Regardless of the amount of memory I have on my machine, I can see this as a problem for extremely large tables. I have another table which is much bigger. If I try and read in a unique key for every row, I'm going to run out of memory (translation : buy more memory/get another machine isn't a solution).

Should I be reading in keys as dimensions? If not, how should I handle keys with Direct Discovery?

LIB CONNECT TO 'RDS database';

Trace Table name:

[Table name]:

DIRECT QUERY

dimension

    key_id,

    small_key_id_other_table,

    small_key_id_other_other_table,

    text_value_field

FROM `table`.`table_name`;

Thanks,

Mike

4 Replies
Gysbert_Wassenaar

Yes, only the fields that are keys that link the data to the other tables in the qlik sense data model should be defined as dimensions. Otherwise you're simply loading all the data into qlik sense and might as well not be using direct query.


talk is cheap, supply exceeds demand
Not applicable
Author

I've looked into this problem in more depth.

My answer is: don't use Qlik Sense in this way.

My key field is really large. There's no way round loading it in. I can't change the database structure. Because I want to run this on an AMI, I have to watch the cost. There's no way I'm paying for a more expensive AMI instance than I have to.

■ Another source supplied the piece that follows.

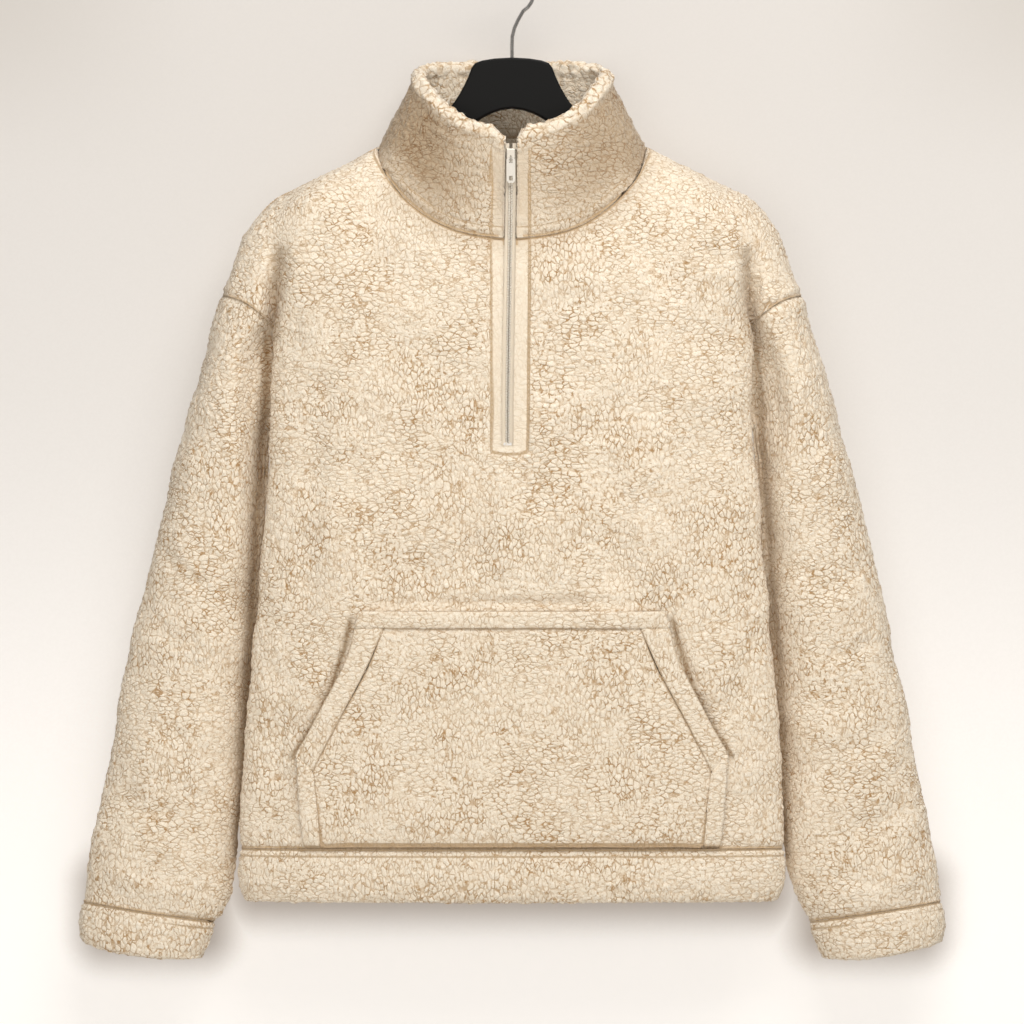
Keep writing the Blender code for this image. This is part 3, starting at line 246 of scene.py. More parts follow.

My solution is to use SQL to pre-process the data and to do some of my BI work for me. I'll then use Qlik Sense on these smaller pre-processed data sets.

It would have been nice to have used Qlik Sense in place of SQL, but that looks like it's not going to happen.

Not applicable
Author

Hi Mike,

Are you using Qlik Sense Desktop or Qlik Sense Server? If you are using Server can you please let me know the spec of your server. I think I may encounter similar issue to you in the near future and am wondering how much of a factor machine resources are here.

Kind Regards,

Footsie

Not applicable
Author

Hi Footsie,

I'm using Qlik Sense Desktop for my testing.

I wanted to understand the spec of the AMI I needed before renting it. This is similar to understanding the server spec you would need.

At least on the desktop side, part of the problem is the 'ungraceful' failure mechanism. I was watching the memory consumption go up and up till it consumed 100% of memory. After this point, Windows started to report out of memory problems and Qlik SenseDesktop crashed. My point? Qlik Sense didn't spot the problem and take action.

Looking at the pattern of memory consumption for smaller tables I tried to read in, it looks like the whole data set is read in and then compression is done. If I'm right, then to read in the key(s) from a large table you would need sufficient memory to read in the entire key uncompressed. This is substantially increases the memory needed.

Maybe someone from Qlik could comment if this is correct?